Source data
⁂
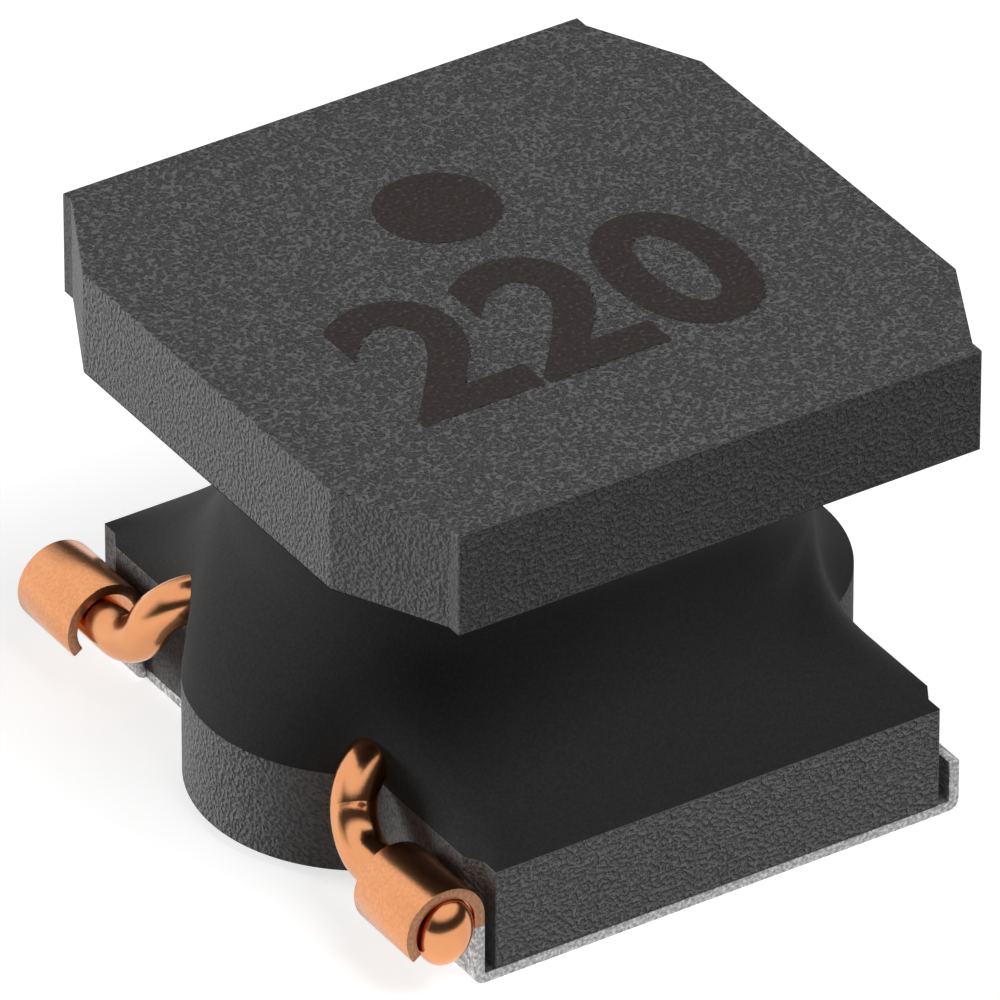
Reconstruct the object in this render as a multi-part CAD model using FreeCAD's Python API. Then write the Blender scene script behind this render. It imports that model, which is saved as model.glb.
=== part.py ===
import FreeCAD, Part
import math
import os

Vector = FreeCAD.Vector

# Shielded surface-mount inductor, millimetres.
# X runs along the end face, Y runs from the front end to the rear end, Z points up from the circuit board.
# The origin is the middle of the footprint, on the plane of the solder pads.
# The curled hooks and both leads are on the -X side.

# Ferrite drum core
body_length = 6.0
body_width = 6.0
core_height = 4.315
flange_thickness = 0.95
post_radius = 1.50
root_chamfer = 0.12

# Upper flange: a square with four broad chamfers and a small step beside each end face
top_end_width = 5.0
top_flank_length = 3.75
top_step = 0.14

# Lower flange: narrower, so that the hooks stay within the body, with a round lobe on each flank
foot_end_inset = 0.10
foot_step = 0.17
foot_chamfer_length = 0.17
lobe_radius = 1.5

# Folded terminals, one at each end
sheet = 0.10
pad_width = 1.5
clip_width = 0.80
tab_height = 0.48
hook_play = 0.075
hook_centre_height = 0.67
hook_sweep = 215.0

# Round copper wire, wound in two layers
wire_diameter = 0.40
turn_spacing = 0.04
coil_clearance = 0.02
coil_lift = 0.11
buried_section_sides = 6
wire_seat_gap = 0.01
wire_seat_angle = 120.0
lead_bend_radius = 0.50
lead_setback = 0.46
lead_rise = Vector(0.41, 0.62, 1.0)
nugget_play = 0.05
nugget_height = 0.55
nugget_shift = 0.015
nugget_drop = 0.16
nugget_depth = 0.05
wire_end_setback = 0.05

# Magnetic resin between the flanges
resin_over_coil = 0.23
neck_shift = 0.11
longest_patch = 2.6

# Sizes that follow from the ones above
wire_radius = wire_diameter / 2
foot_bottom = sheet
foot_top = foot_bottom + flange_thickness
core_top = foot_bottom + core_height
top_underside = core_top - flange_thickness
window = top_underside - foot_top
hook_inner_radius = wire_radius + hook_play
hook_radius = hook_inner_radius + sheet
foot_recess_width = body_width - 4 * hook_radius
foot_end_width = foot_recess_width - 2 * foot_end_inset
hook_x = -foot_recess_width / 2 - hook_radius
layer_step = wire_diameter + turn_spacing
inner_layer = post_radius + coil_clearance + wire_radius
outer_layer = inner_layer + layer_step
pocket_radius = outer_layer + wire_radius + coil_clearance
neck_radius = pocket_radius + resin_over_coil


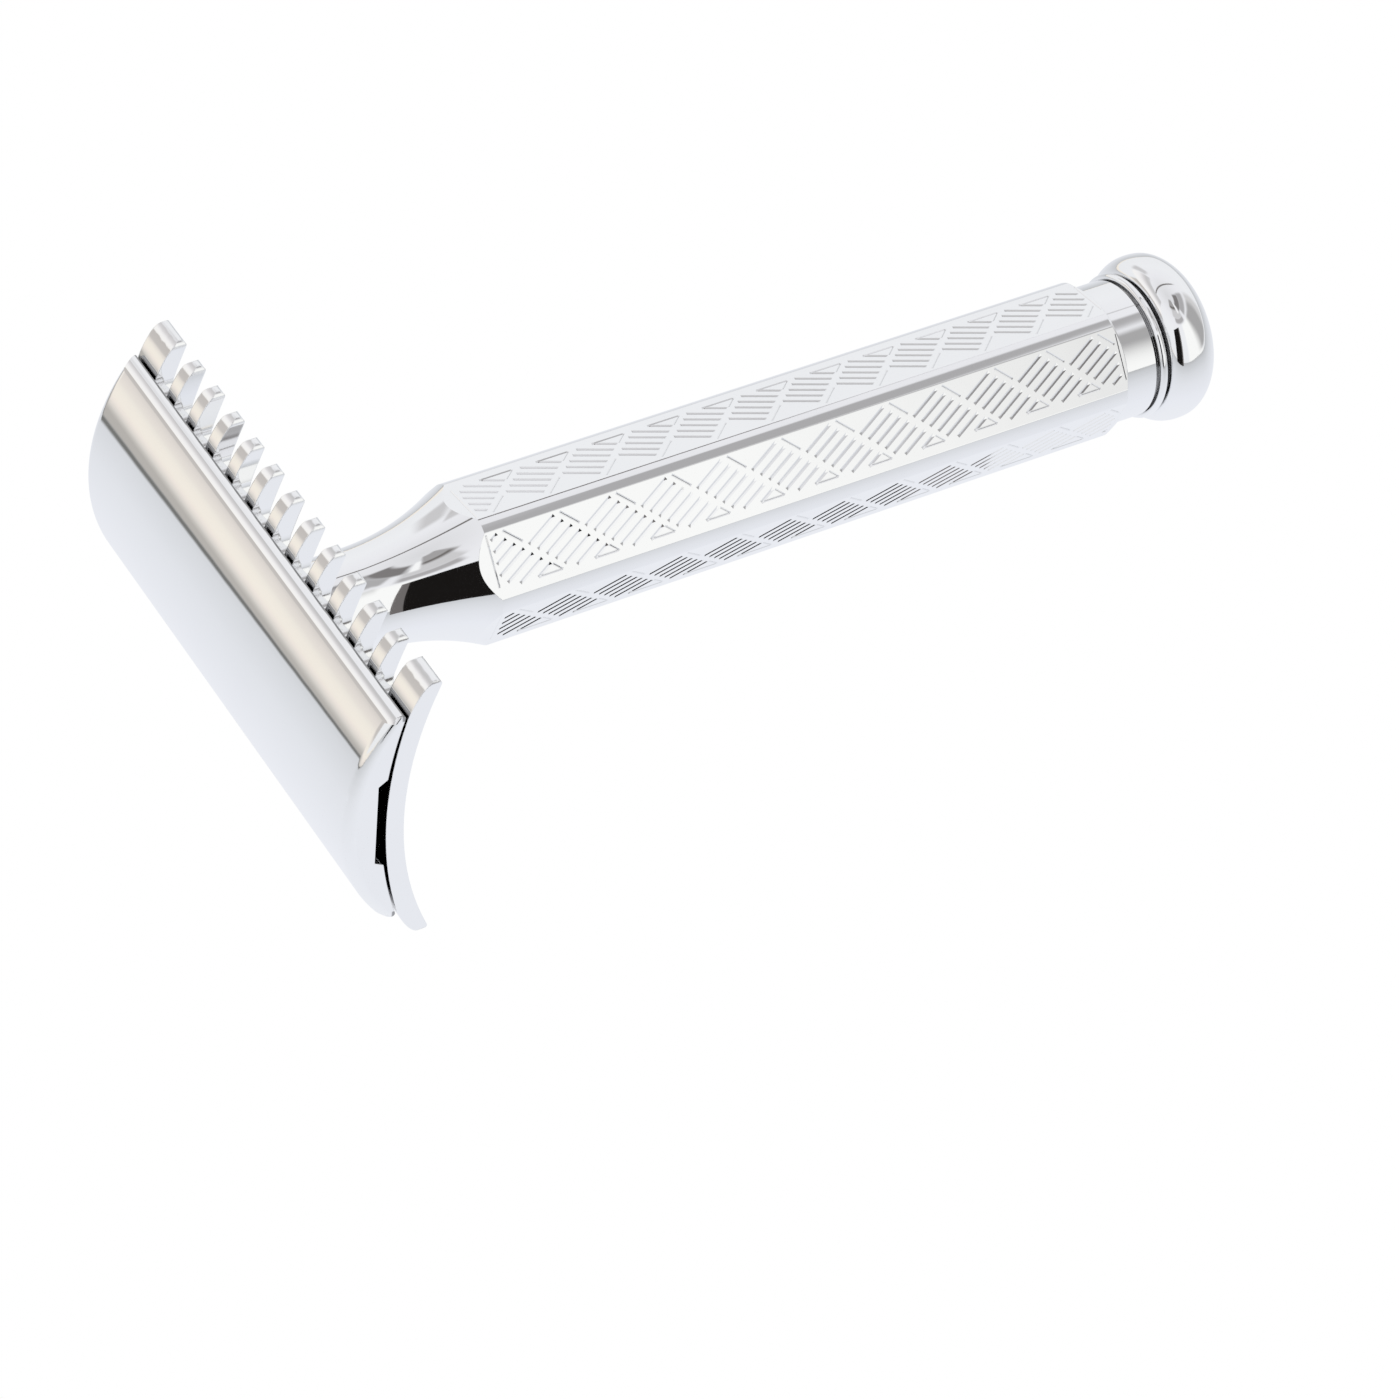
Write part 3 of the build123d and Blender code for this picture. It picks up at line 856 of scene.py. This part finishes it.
⁂
WHAT TO PRODUCE:
Quote, with nothing altered, all lines from the start of the entries to the line that carries "lobe_radius = 1.5", inclusive.

EXERCISE RESPONSE:
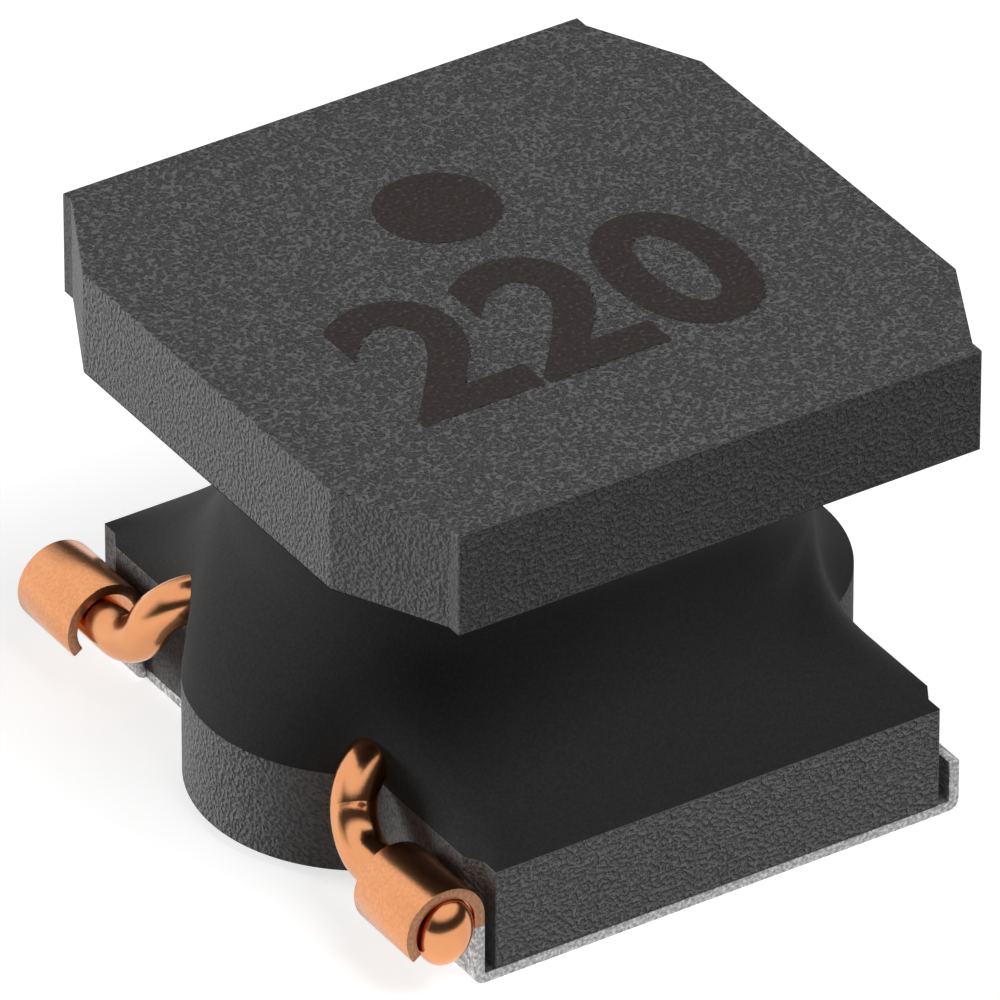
Reconstruct the object in this render as a multi-part CAD model using FreeCAD's Python API. Then write the Blender scene script behind this render. It imports that model, which is saved as model.glb.
=== part.py ===
import FreeCAD, Part
import math
import os

Vector = FreeCAD.Vector

# Shielded surface-mount inductor, millimetres.
# X runs along the end face, Y runs from the front end to the rear end, Z points up from the circuit board.
# The origin is the middle of the footprint, on the plane of the solder pads.
# The curled hooks and both leads are on the -X side.

# Ferrite drum core
body_length = 6.0
body_width = 6.0
core_height = 4.315
flange_thickness = 0.95
post_radius = 1.50
root_chamfer = 0.12

# Upper flange: a square with four broad chamfers and a small step beside each end face
top_end_width = 5.0
top_flank_length = 3.75
top_step = 0.14

# Lower flange: narrower, so that the hooks stay within the body, with a round lobe on each flank
foot_end_inset = 0.10
foot_step = 0.17
foot_chamfer_length = 0.17
lobe_radius = 1.5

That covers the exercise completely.